Lolita

1961

Humbert Humbert (James Mason), professeur de littérature française, loue une chambre chez une veuve, Charlotte Haze (Shelley Winters), dont la fille, Lolita (Sue Lyon), l'attire irrésistiblement. Il épouse la mère pour se rapprocher de la jeune fille. Lorsque Charlotte apprend la vérité, elle se tue. Humbert part alors sur les routes avec sa protégée, qui devient sa maîtresse. Mais, de ruses en mensonges, l'adolescente le berne jusqu'au jour où elle s'enfuit et disparaît. Cinq années plus tard, Lolita, mariée et enceinte, donne enfin de ses nouvelles. Humbert découvre alors qu'un autre homme, Quilty (Peter Sellers), partageait en même temps que lui les faveurs de la jeune fille. Lolita refuse de partir avec le professeur, qui va tuer Quilty.

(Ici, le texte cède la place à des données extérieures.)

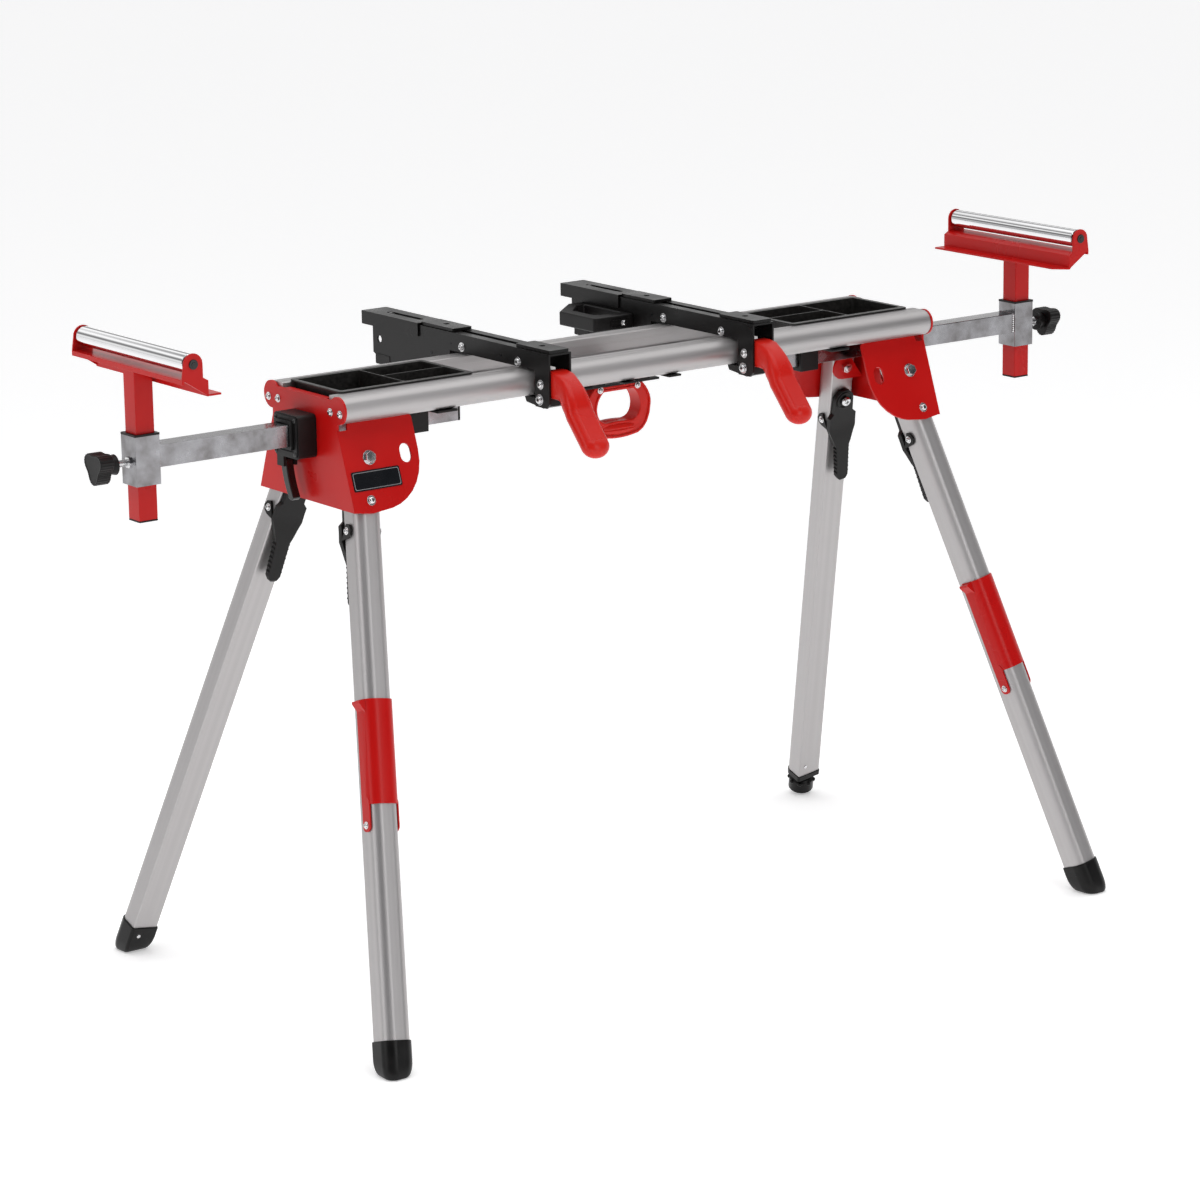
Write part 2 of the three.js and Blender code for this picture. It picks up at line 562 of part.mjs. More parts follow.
const corners = [
  { name: 'front_left', x: -1, y: -1 },
  { name: 'front_right', x: 1, y: -1 },
  { name: 'rear_left', x: -1, y: 1 },
  { name: 'rear_right', x: 1, y: 1 },
];
for (const { name, x, y } of corners) {
  const frame = legFrame(x, y);
  const leg = new THREE.Group();
  leg.applyMatrix4(frame);
  part.add(leg);
  const adjustable = name === 'rear_right';
  add(leg, `leg_${name}`, legTube(adjustable ? SCREW_LEG_LENGTH : LEG_LENGTH), ALUMINIUM);
  add(leg, `leg_pivot_bolt_${name}`, pivotBolt(), ZINC);
  add(leg, `leg_lock_pin_${name}`, lockPin(), ZINC);
  add(leg, `leg_lock_lever_${name}`, lockLever(), BLACK_PLASTIC);
  if (adjustable) {
    add(leg, 'screw_foot_collar', footCollar(), RUBBER);
    add(leg, 'screw_foot_wheel', wheelFoot(frame), RUBBER);
  } else {
    add(leg, `leg_shoe_${name}`, legShoe(frame), RUBBER);
  }
  if (y < 0) {
    add(leg, `fold_catch_${name}`, foldCatch(), RED);
  }
}

// Saw mounting brackets ------------------------------------------------------------------------
const SLOT_HALF = 4.5;
const BLOCK_HALF_X = 15;
const BLOCK_Z = BRACKET_TOP + GAP;

function sawBracket() {
  const notch = NOSE_Y + NOSE_RADIUS + 2;
  const over = BEAM_TOP + 1.5;
  const side = polygon([
    [BRACKET_FRONT, BRACKET_TOP], [BRACKET_FRONT, 738], [-116, 732], [-notch, 732], [-notch, over],
    [notch, over], [notch, 737], [263, 737], [263, 749], [BRACKET_BACK, 751], [BRACKET_BACK, BRACKET_TOP],
  ]);
  const inner = BRACKET_SIDE - BRACKET_SHEET;
  const hollow = box(-inner, inner, BRACKET_FRONT - 1, BRACKET_BACK + 1, 700, BRACKET_TOP - BRACKET_SHEET);
  const slot = roundedRect(-SLOT_HALF, -112, SLOT_HALF, 152, SLOT_HALF - 0.1);
  const capSlot = roundedRect(-SLOT_HALF, 178, SLOT_HALF, 256, SLOT_HALF - 0.1);
  return sweep(side, -BRACKET_SIDE, BRACKET_SIDE, FACING_X)
    .subtract(hollow)
    .subtract(sweep(slot, BRACKET_TOP - 5, BRACKET_TOP + 1))
    .subtract(sweep(capSlot, BRACKET_TOP - 5, BRACKET_TOP + 1))
    .subtract(bar([-30, 253, 770], [30, 253, 770], 5));
}

// Cap that slides out of the bracket's rear end to support a deeper saw.
function rearCap() {
  const inner = BRACKET_SIDE + 0.4;
  const outer = inner + 2;
  const skin = box(-outer, outer, 160.5, 290, 786, BRACKET_TOP + 2.6);
  const hollow = box(-inner, inner, 159, 287.5, 785, BRACKET_TOP + 0.5);
  return skin.subtract(hollow).subtract(sweep(roundedRect(-4, 178, 4, 256, 3.9), BRACKET_TOP - 2, BRACKET_TOP + 4));
}

// Flat clamping block for one saw bolt, with a rib in the bracket's slot.
function slidingBlock(middle) {
  const half = 36;
  const plate = sweep(roundedRect(-BLOCK_HALF_X, middle - half, BLOCK_HALF_X, middle + half, 2), BLOCK_Z, BLOCK_Z + 4);
  const rib = box(-SLOT_HALF + 0.5, SLOT_HALF - 0.5, middle - 22, middle + 22, BLOCK_Z - 4, BLOCK_Z + 1);
  return plate.add(rib).subtract(bar([0, middle, BLOCK_Z - 6], [0, middle, BLOCK_Z + 6], BOLT_RADIUS + 0.3));
}

// Over-centre lever: a root between the bracket's sides and a broad hanging handle.
function clampLever() {
  const rootSide = BRACKET_SIDE - BRACKET_SHEET - 0.7;
  const gripSide = 19;
  const root = new THREE.Shape();
  root.moveTo(-98, 748);
  root.lineTo(-98, 768);
  root.quadraticCurveTo(-98, 780, -110, 780);
  root.lineTo(-123, 780);
  root.quadraticCurveTo(-140, 779, -153, 764);
  root.lineTo(-136, 745);
  root.lineTo(-102, 744.5);
  const grip = new THREE.Shape();
  grip.moveTo(-147, 769);
  grip.lineTo(-212, 691);
  grip.quadraticCurveTo(-214, 674, -197, 671);
  grip.lineTo(-139, 738);
  grip.quadraticCurveTo(-134, 744, -127, 744.5);
  const tip = roundedRect(-gripSide, 669, gripSide, 820, gripSide - 0.1);
  const handle = sweep(grip, -gripSide, gripSide, FACING_X, 5).intersect(sweep(tip, -230, -100, FACING_Y, 4));
  return sweep(root, -rootSide, rootSide, FACING_X, 4).add(handle);
}

function clampJaw() {
  const rootSide = BRACKET_SIDE - BRACKET_SHEET - 0.7;
  return sweep(polygon([
    [-112, 733], [-104, 730], [-68, 734], [-64, 742.3], [-96, 742.3], [-112, 742.3],
  ]), -rootSide, rootSide, FACING_X);
}

BRACKET_X.forEach((x, i) => {
  const side = ends[i].side;
  const group = new THREE.Group();
  group.position.x = x;
  part.add(group);
  add(group, `saw_bracket_${side}`, sawBracket(), BLACK_STEEL);
  add(group, `bracket_cap_${side}`, rearCap(), BLACK_STEEL);
  add(group, `block_front_${side}`, slidingBlock(-85), BLACK_STEEL);
  add(group, `block_rear_${side}`, slidingBlock(123.5), BLACK_STEEL);
  add(group, `clamp_lever_${side}`, clampLever(), RED_PLASTIC);
  add(group, `clamp_jaw_${side}`, clampJaw(), BLACK_PLASTIC);
});

// Moulded hand grip on the inner side of the right bracket.
function sideGrip() {
  const face = -BRACKET_SIDE - GAP;
  const outline = polygon([[face, 130], [face - 61, 130], [face - 64, 133], [face - 64, 209], [face - 20, 249], [face, 249]]);
  const opening = polygon([[face - 6, 150], [face - 40, 150], [face - 46, 156], [face - 46, 202], [face - 17, 231], [face - 6, 231]]);
  return sweep(outline, 763.5, 782.5).subtract(sweep(opening, 760, 790));
}
const gripGroup = new THREE.Group();
gripGroup.position.x = BRACKET_X[1];
part.add(gripGroup);
add(gripGroup, 'side_grip', sideGrip(), BLACK_PLASTIC);

// Carry handle and its mounting ----------------------------------------------------------------
const HANDLE_TOP = 723.6;

function carryHandle() {
  const outer = new THREE.Shape();
  outer.moveTo(-38, HANDLE_TOP);
  outer.lineTo(38, HANDLE_TOP);
  outer.quadraticCurveTo(53, 708, 52, 694);
  outer.quadraticCurveTo(49, 656, 20, 655);
  outer.quadraticCurveTo(0, 652, -20, 655);
  outer.quadraticCurveTo(-49, 656, -52, 694);
  outer.quadraticCurveTo(-53, 708, -38, HANDLE_TOP);
  const opening = new THREE.Shape();
  opening.moveTo(-24, 716);
  opening.quadraticCurveTo(-34, 708, -35, 694);
  opening.quadraticCurveTo(-34, 676, -18, 675);
  opening.quadraticCurveTo(0, 677, 18, 675);
  opening.quadraticCurveTo(34, 676, 35, 694);
  opening.quadraticCurveTo(34, 708, 24, 716);
  return sweep(outer, -12, 12, FACING_Y, 5).subtract(sweep(opening, -20, 20, FACING_Y, 5));
}

function handleMount() {
  let solid = box(-62, 62, -17, 17, HANDLE_TOP + GAP, HANDLE_TOP + 3.4);
  for (const x of [-36, 36]) {
    solid = solid.add(box(x - 10, x + 10, -17, 17, HANDLE_TOP + 2, BEAM_BOTTOM - 1));
    solid = solid.add(box(x - 10, x + 10, -84, 84, 739.8, BEAM_BOTTOM - GAP));
  }
  return solid;
}

const handleGroup = new THREE.Group();
handleGroup.position.x = HANDLE_X;
part.add(handleGroup);
add(handleGroup, 'carry_handle', carryHandle(), RED_PLASTIC);
add(handleGroup, 'handle_mount', handleMount(), BLACK_STEEL);

export default part;
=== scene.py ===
import json
import math

import bmesh
import bpy
from mathutils import Matrix, Vector


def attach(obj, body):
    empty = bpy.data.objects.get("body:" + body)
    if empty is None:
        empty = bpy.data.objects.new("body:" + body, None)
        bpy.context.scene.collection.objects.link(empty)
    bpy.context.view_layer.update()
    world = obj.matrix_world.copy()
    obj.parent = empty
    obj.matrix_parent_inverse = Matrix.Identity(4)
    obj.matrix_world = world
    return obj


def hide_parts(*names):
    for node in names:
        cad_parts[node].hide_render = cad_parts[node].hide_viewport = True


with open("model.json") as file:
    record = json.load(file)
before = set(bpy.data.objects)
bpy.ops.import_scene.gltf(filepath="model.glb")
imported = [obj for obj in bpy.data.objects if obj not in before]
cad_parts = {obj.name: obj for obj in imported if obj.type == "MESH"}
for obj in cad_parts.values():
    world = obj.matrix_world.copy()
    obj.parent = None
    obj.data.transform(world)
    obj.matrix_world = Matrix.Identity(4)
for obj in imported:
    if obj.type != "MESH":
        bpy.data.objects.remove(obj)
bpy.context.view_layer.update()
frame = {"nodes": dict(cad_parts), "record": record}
BODIES = frame["record"]["behaviour"]["bodies"]
body_of = {node: body for body, nodes in BODIES.items() for node in nodes}
MM = 0.001


# ---------------------------------------------------------------- studio
# A pale floor, a bright backdrop behind the stand, a dimmer room in front with three large
# soft lamps, and a long lens that looks slightly down on the front left corner.
studio = bpy.context.scene
studio.view_settings.view_transform = "Standard"

LENS_PLACE = (-3.16886, -4.2153, 1.73487)
LENS_TURN = math.radians(-36.73)
LENS_RISE = math.radians(13.829)
LENS_ROLL = math.radians(-0.805)
TO_BACKDROP = (0.56, 0.75, 0.35)

lens_back = Vector((
    math.sin(LENS_TURN) * math.cos(LENS_RISE),
    -math.cos(LENS_TURN) * math.cos(LENS_RISE),
    math.sin(LENS_RISE),
))
camera_data = bpy.data.cameras.new("camera")
camera_data.lens = 124.9
camera_data.clip_end = 80.0
camera = bpy.data.objects.new("camera", camera_data)
camera.location = LENS_PLACE
camera.rotation_mode = "QUATERNION"
level = (-lens_back).to_track_quat("-Z", "Y").to_matrix()
camera.rotation_quaternion = (Matrix.Rotation(LENS_ROLL, 3, lens_back) @ level).to_quaternion()
studio.collection.objects.link(camera)
studio.camera = camera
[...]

La scène du meurtre ouvre et conclut le film : Kubrick, ainsi qu'il l'explique, a de cette manière déplacé l'intérêt principal du roman – qui peut se résumer à la question "Humbert va-t-il coucher avec Lolita ?" – en faisant assassiner Quilty, sans explication, dès le début du récit, "de façon à ce que le public se demande pendant tout le film ce que Quilty a bien pu faire" (1).

Pour adapter le roman réputé inadaptable de Nabokov (co-scénariste), Kubrick a rusé afin d'éviter la censure ; toute allusion à la pédophilie étant interdite sur grand écran à l'époque, il était nécessaire de taire les obsessions d'un homme pour une jeune fille, une "nymphette". Leur relation est ainsi montrée pudiquement et l'héroïne a quatorze ans au lieu de douze dans le roman.

Ces concessions vont constituer les principales attaques des journalistes contre Lolita : lorsque le film sort en France, le 14 novembre 1962 (aux États-Unis, le 12 juin 1962), les critiques sont majoritairement négatives, le taxant d'"escroquerie" (Arts) ou le trouvant "pudiquement grivois" (Télérama) par rapport au roman d'origine.

(1) Stanley Kubrick cité par Gene D. Phillips, "Lolita", in Les Archives de Stanley Kubrick, Alison Castle (dir.), (Köln, London, [etc.], Taschen, 2005), pp. 36-43.